Colleen Barry, CEO of Greater Boston and Cape Cod brokerage Gibson Sotheby’s International Realty, said it all comes down to the tricky question of how buyer agents will be compensated.
“In the future, home buyers are the ones who will be bringing money to the table – and that money is what ultimately will be distributed,” she said. “But we need to figure out how to get the money to buyer [agents]. It will have to become part of future contract negotiations – and the system will have to be more transparent.”
Barry, who oversees about 450 agents in 27 offices across eastern Massachusetts, indicated that abandoning the current cooperative compensation system isn’t as radical as some might think, noting that it only came into existence in the 1990s.
Market Conditions a Big Factor
She also said market conditions will ultimately drive future decisions about compensation.
Right now, it’s a seller’s market – and sellers are the ones demanding changes in compensation rules. But if it ever becomes more of a buyer’s market again, buyers will have more leverage over sellers in terms of agent compensation, Joseph said.
Steere, the BHHS Commonwealth agent, agreed that market forces will have a major impact on future compensation practices – but it may well turn out to be a negative impact.
“I think it’s going to be harder for buyer agents just starting out in the business,” she said. “It could really effect people just getting going.”
Eventually, the home-buying system could end up resembling today’s apartment-rental market, in which tenants pay the fees for agents’ service. In the case of home purchases, buyers would pay fees for agents’ services, she said.

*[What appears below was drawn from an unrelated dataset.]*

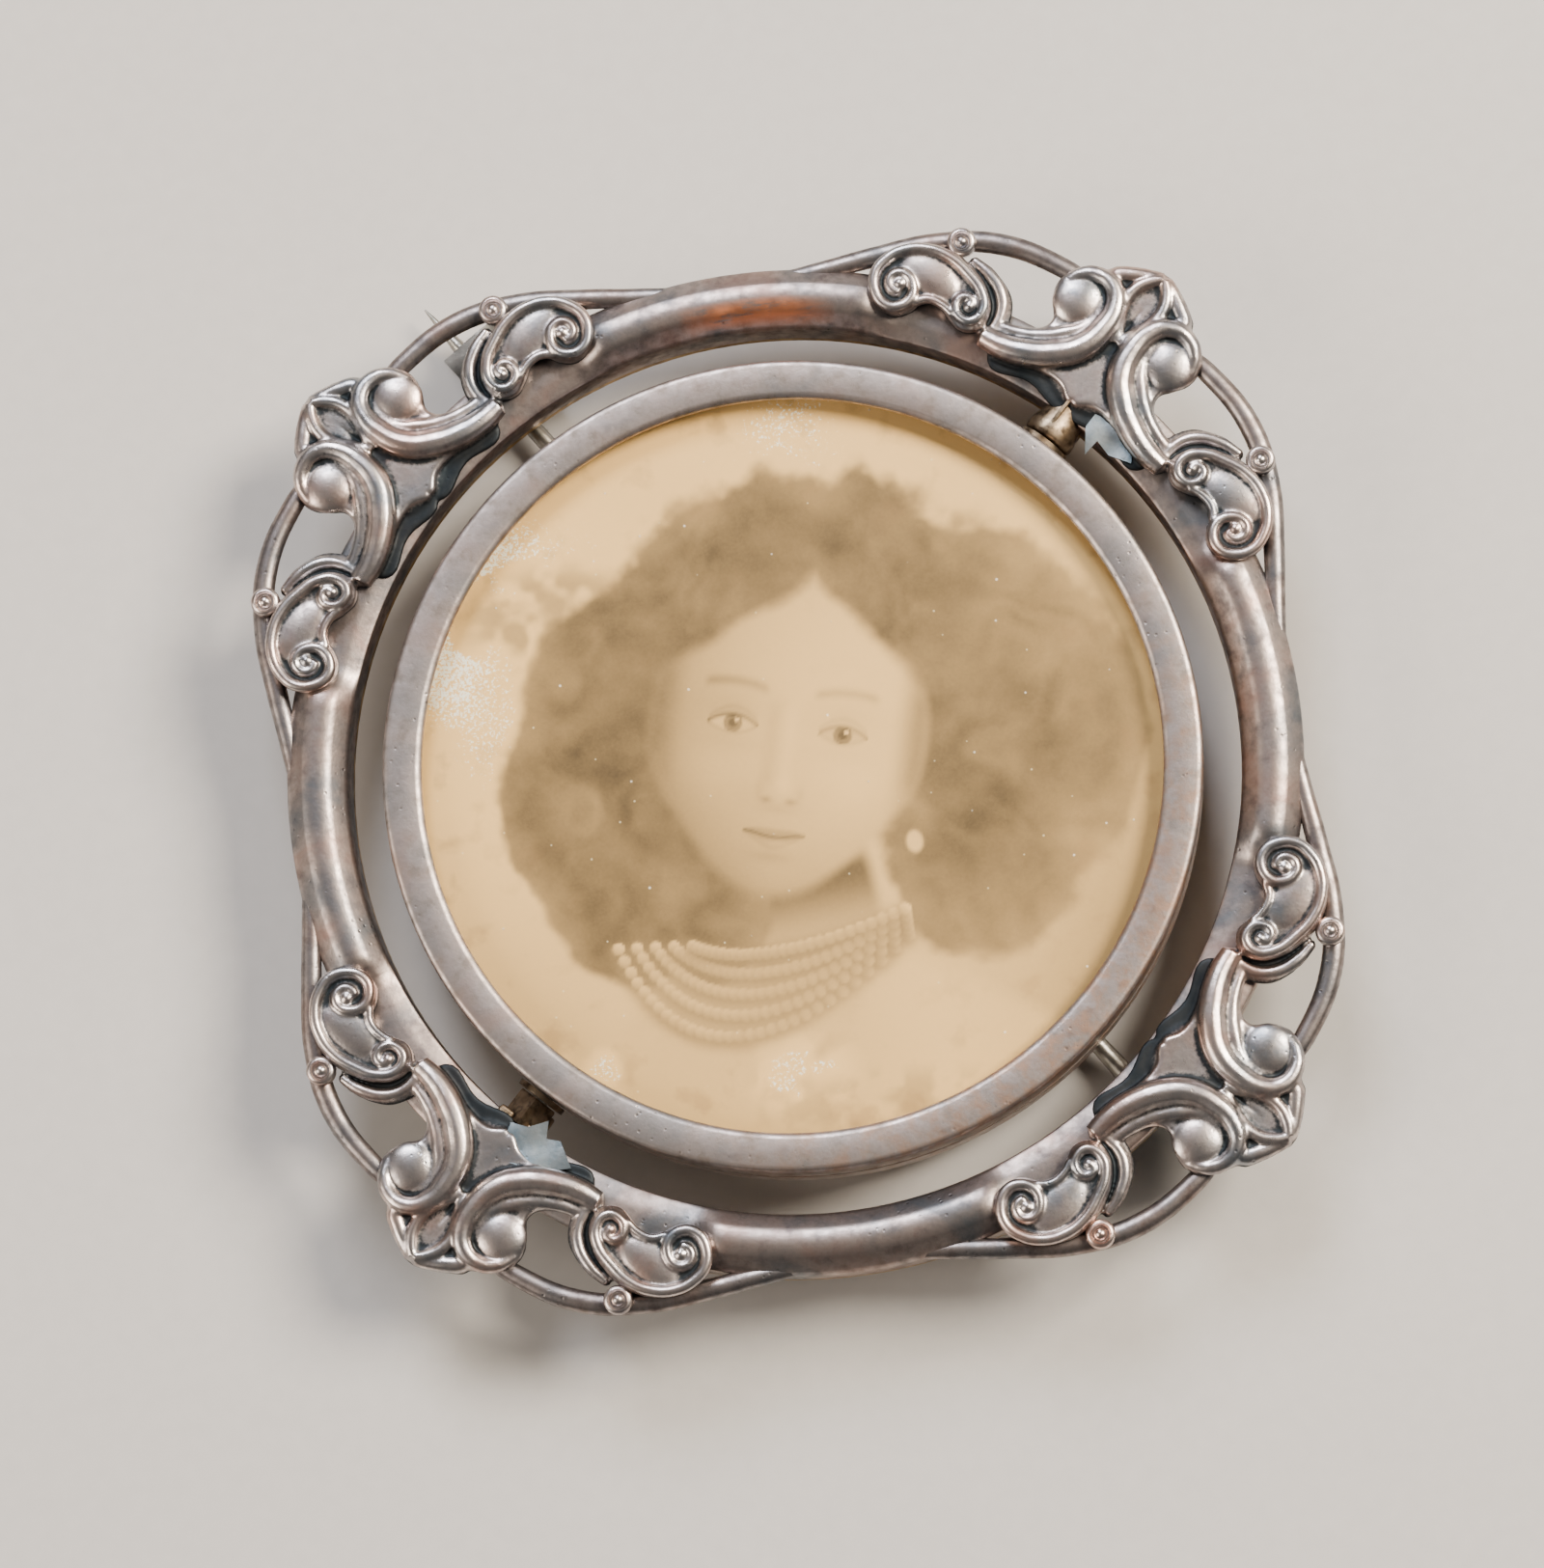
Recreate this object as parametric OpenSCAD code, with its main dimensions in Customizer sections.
// Swivelling photograph locket brooch: a round two-sided picture case that turns in a square
// scrollwork frame, with a brooch pin behind. Lies face up: +Z is the front, +Y the top edge.
// The origin is the middle of the frame, level with the lowest point of the pin hinge.

/* [Frame] */
// Outside radius of the plain border band
band_outer_r = 21.9; // [18:0.1:27]
// Width of the border band
band_w = 2.65; // [2.2:0.05:3]
// Height of the border band's side walls above the backing ring
band_wall_h = 1.95; // [1.4:0.05:2.4]
// Rise of the border band's flat crown above its side walls
band_rise = 0.65; // [0.3:0.05:0.75]
// Width of the bevel on each side of the crown
band_bevel = 0.75; // [0.4:0.05:0.85]
// Thickness of the stamped silver sheet
sheet_t = 0.4; // [0.25:0.05:0.6]
// Thickness of the brass ring that closes the back of the frame
backing_t = 0.4; // [0.3:0.05:0.8]

/* [Corner scrolls] */
// Thickness of a corner stamping over its own rim
scroll_t = 1.15; // [0.7:0.05:1.4]
// Half thickness of the raised ribs on the scrolls
rib_r = 0.42; // [0.25:0.01:0.6]
// Radius of the domed boss inside each large scroll
boss_r = 0.95; // [0.6:0.05:1.2]
// Radius of the small shot beads between scroll and edge wire
bead_r = 0.6; // [0.4:0.05:0.8]
// Half width of the half-round edge wire
wire_r = 0.4; // [0.3:0.05:0.55]

/* [Locket case] */
// Open ring between the case and the frame
case_gap = 1.65; // [1.4:0.05:3]
// Thickness of the whole case, bezel face to bezel face
case_t = 4; // [3.4:0.1:5]
// Width of the flat bezel face seen around the glass
bezel_w = 1.7; // [1.2:0.1:2.4]
// Thickness of the bezel metal
bezel_t = 0.35; // [0.25:0.05:0.5]
// Width of the open groove between the two bezels
groove_w = 0.3; // [0.2:0.05:0.6]
// Thickness of the brass case band
case_band_t = 0.5; // [0.3:0.05:0.7]
// Thickness of each glass
glass_t = 0.8; // [0.5:0.05:1]
// Thickness of each photographic print on its card
print_t = 0.25; // [0.15:0.05:0.35]

/* [Swivel] */
// Radius of the swivel pin where it turns in its bracket
journal_r = 0.4; // [0.3:0.05:0.5]
// Radius of the washer between case and bracket
washer_r = 1.15; // [0.9:0.05:1.4]
// Thickness of that washer
washer_t = 0.25; // [0.15:0.05:0.3]
// Thickness of the bracket's standing lug
lug_t = 0.5; // [0.4:0.05:0.55]
// Width of the bracket's standing lug
lug_w = 2.4; // [2:0.1:3]

/* [Brooch pin] */
// Radius of the pin stem along its straight part
stem_r = 0.4; // [0.3:0.05:0.45]
// Radius of the rivet that the pin turns on
rivet_r = 0.45; // [0.35:0.05:0.55]
// Outside radius of the pin's rolled barrel
barrel_r = 0.95; // [0.8:0.05:1]
// Length of the pin's rolled barrel
barrel_len = 2.4; // [1.8:0.1:3]
// Thickness of each hinge ear
ear_t = 0.7; // [0.5:0.05:1]
// Direction of the pin from its hinge to its point, in degrees from +X
pin_angle = 124.4; // [118:0.1:130]
// Distance by which the pin passes to the right of the frame's middle
pin_offset = 1.84; // [0:0.02:2.6]
// Distance of the pin's point past the border band's outside radius
point_past = 5; // [3:0.1:5.5]

/* [Clearances] */
// Radial clearance of the swivel pins and the hinge rivet
turn_clear = 0.03; // [0.02:0.01:0.08]
// Radial clearance of the bezels over the case band
bezel_clear = 0.05; // [0.03:0.01:0.1]
// Gap between parts that pass each other
pass_clear = 0.05; // [0.03:0.01:0.15]
// Gap between the case and the pin stem behind it
stem_clear = 0.6; // [0.58:0.02:1.2]

/* [Hidden] */
$fn = 96;

silver = [0.72, 0.68, 0.68];
dark_silver = [0.5, 0.47, 0.47];
brass = [0.72, 0.56, 0.28];
copper_brown = [0.45, 0.32, 0.22];
steel = [0.66, 0.66, 0.66];
sepia = [0.78, 0.66, 0.46];

upper = 45;                    // direction of the upper right swivel pivot
lower = 225;                   // direction of the lower left swivel pivot
eps = 0.01;                    // how far a cutting shape runs past what it cuts
foot_t = 0.4;                  // thickness of the feet soldered under the frame
head_t = 0.3;                  // thickness of the riveted-over heads

// heights, from the underside of the hinge up
pin_z = 1.15;                                    // centre of the pin hinge
case_half = case_t / 2;
swivel_z = pin_z + stem_r + stem_clear + case_half;
frame_drop = 1.5;                                // frame's back face below the swivel axis
rim_rise = 2.05;                                 // edge wire and stampings above that face
frame_z = swivel_z - frame_drop;
band_z = frame_z + backing_t;
wall_z = band_z + band_wall_h;
band_inner_r = band_outer_r - band_w;
rim_z = frame_z + rim_rise;
scroll_z = rim_z + scroll_t;
sink = 0.1;                                      // how deep relief is rooted in a stamping

// one half of the upper right corner, its other half being its mirror image on the diagonal;
// drawn for a band of 21.9 mm radius and laid out in proportion to the band
layout = band_outer_r / 21.9;
volute = layout * [14.84, 18.37];
volute_r = layout * 1.75;
sweep = layout * [13.1, 18.9];          // middle of the long scroll's curve
sweep_in = layout * 1.35;
sweep_out = layout * 3.4;
drop = layout * [17.5, 17.5];
drop_r = 1.0;
half_web = layout * [[14.1, 14.1], [13.2, 15.5], [15, 20], [15.7, 19.9], [18.4, 19.3], [19, 19]];
near_curl = layout * [9.83, 18.43];     // cartouche curl next to the long scroll
far_curl = layout * [7.04, 19.54];      // cartouche curl next to the plain band
cartouche = layout * [8.85, 20.15];
cartouche_r = layout * 1.85;
curl_r = layout * 1.4;
curl_rib_r = 0.75;
bead = layout * [9.9, 21.6];
wire_c = layout * [8.1, 11.9];          // middle of the edge wire's curve
wire_sweep_r = layout * 10.2;
wire_from = 50;                // angles at which the edge wire starts and ends
wire_to = 113;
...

Anthony Panebianco, a land-use and real estate litigator at Boston law firm Davis Malm, sees major compensation changes coming within a year, not multiple years, due to the high monetary stakes involved.

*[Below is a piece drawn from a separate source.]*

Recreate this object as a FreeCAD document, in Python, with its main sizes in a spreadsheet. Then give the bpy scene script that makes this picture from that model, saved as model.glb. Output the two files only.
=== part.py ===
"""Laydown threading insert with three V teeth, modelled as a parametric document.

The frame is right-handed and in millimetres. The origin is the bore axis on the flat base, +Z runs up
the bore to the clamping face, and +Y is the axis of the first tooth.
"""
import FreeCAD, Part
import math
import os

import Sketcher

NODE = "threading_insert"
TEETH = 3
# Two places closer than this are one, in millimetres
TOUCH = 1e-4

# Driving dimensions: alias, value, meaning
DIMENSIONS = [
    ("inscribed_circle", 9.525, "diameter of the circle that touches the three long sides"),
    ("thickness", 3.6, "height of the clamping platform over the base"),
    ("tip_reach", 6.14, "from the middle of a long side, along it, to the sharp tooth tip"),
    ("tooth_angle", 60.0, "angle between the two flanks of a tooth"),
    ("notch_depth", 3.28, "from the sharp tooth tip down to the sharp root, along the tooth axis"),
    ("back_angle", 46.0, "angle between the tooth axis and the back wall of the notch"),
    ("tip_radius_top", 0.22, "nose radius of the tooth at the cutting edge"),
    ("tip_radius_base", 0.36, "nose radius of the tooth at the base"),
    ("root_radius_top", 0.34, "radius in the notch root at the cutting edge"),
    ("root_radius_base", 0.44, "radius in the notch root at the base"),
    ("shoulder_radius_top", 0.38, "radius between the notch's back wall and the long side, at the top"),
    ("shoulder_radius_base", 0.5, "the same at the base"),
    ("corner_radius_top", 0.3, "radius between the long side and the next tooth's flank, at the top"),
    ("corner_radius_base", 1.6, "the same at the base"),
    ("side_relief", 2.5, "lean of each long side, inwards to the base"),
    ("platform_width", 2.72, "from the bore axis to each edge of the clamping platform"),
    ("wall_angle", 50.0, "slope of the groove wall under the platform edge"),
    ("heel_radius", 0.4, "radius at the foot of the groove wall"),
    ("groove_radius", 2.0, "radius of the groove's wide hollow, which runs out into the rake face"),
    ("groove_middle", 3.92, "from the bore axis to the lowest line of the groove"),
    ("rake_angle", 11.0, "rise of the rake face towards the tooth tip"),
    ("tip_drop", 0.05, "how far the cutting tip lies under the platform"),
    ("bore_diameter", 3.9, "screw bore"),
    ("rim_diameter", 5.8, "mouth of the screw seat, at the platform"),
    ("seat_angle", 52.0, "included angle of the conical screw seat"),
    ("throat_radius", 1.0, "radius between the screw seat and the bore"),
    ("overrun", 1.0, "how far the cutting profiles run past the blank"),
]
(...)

He noted the $1.8 billion verdict in the recent NAR case will spur large real-estate brokerage firms to alter their compensation rules to avoid potentially expensive legal entanglements.
More upfront contract disclosures and possible flat buyer-agent fees could be in the offing as a result, he said.
There’s also an outside chance that federal lawmakers might allow broker fees to be rolled into mortgage financing agreements, but he said that option was “very unlikely.”
Until larger firms make changes that other others can emulate, agents will simply have to wait to see what happens.
“The recent legal [actions] haven’t created a panic, but they have raised concerns,” he said. “The industry knows it has reached a tipping point.”